Lowry and the Painting of Modern Life is a major exhibition of urban landscapes by the much loved British painter L S Lowry (1887-1976), and opens at Tate Britain.

This is the first show held by a public institution in London since the artist's death in 1976. It results from an invitation extended to the distinguished art historians TJ Clark and Anne M Wagner to reappraise Lowry for a new and extended audience. The exhibition brings together over ninety works, including Tate's own pictures Coming Out of School 1927 and The Pond 1950 and significant loans from public and private lenders. The show will demonstrate Lowry's ambition and achievement as a modern artist, arguing for his status as Britain's pre-eminent painter of the industrial city and placing him within the context of European art history.

Lowry was unique among British artists in both recognising what the industrial revolution had made of the world and making this rich and varied subject matter central to his entire career. For Lowry modern painting needed a mode of observation capable of representing the remaining public rituals of working class life: football matches and protest marches, evictions and fist-fights, workers going to and from the mill. His growing stature in the contemporary British art world poignantly coincided with rapid social change and the disappearance of the industrialised world that he depicted. Without his pictures, Britain would lack an account in paint of the experiences of the 20th-century working class.

Lowry followed the tradition of the late 19th-century French impressionists and early 20th-century French painters in his desire to keep painting alive by engaging with the life of the city. The exhibition will include works by Vincent van Gogh, Camille Pissarro, Georges Seurat, Adolphe Valette and Maurice Utrillo. The show will reveal what Lowry learned from the strange 'symbolist' townscapes of his French-born teacher at the Manchester School of Art, the late impressionist Adolphe Valette. Appropriately, the exhibition takes its title from TJ Clark's seminal book, The Painting of Modern Life: Paris in the Art of Manet and His Followers 1985.

Lowry and the Painting of Modern Life will bring together the artist's late urban panoramas, where a leap up to 'history painting' size indicates the measure of his final ambition. The big landscapes fall into two groups: the first, from the 1950s, are titled, with intentional generality, Industrial Landscapes.
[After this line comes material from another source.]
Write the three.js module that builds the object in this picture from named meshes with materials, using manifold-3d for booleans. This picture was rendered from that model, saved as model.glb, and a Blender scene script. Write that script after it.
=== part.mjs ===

The second series is less well known and was painted in the 1960s in the mining valleys of South Wales, the heartland of the Labour movement.

L S Lowry was born in Stretford, Lancashire. Many of his works depict nearby Salford and surrounding areas including Pendlebury, where he lived and worked for over 40 years. On leaving school in 1904, he began work in Manchester as a clerk with a firm of chartered accountants, studying painting and drawing in the evenings at the Municipal College of Art (1905-15) and at Salford School of Art (1915-25). In 1916, he joined the Pall Mall Property Company as a rent collector and remained there until he retired with a full pension in 1952.

The exhibition is curated by TJ Clark and Anne Wagner, emeritus professors of art history at the University of California, working with Helen Little, Assistant Curator, Tate Britain.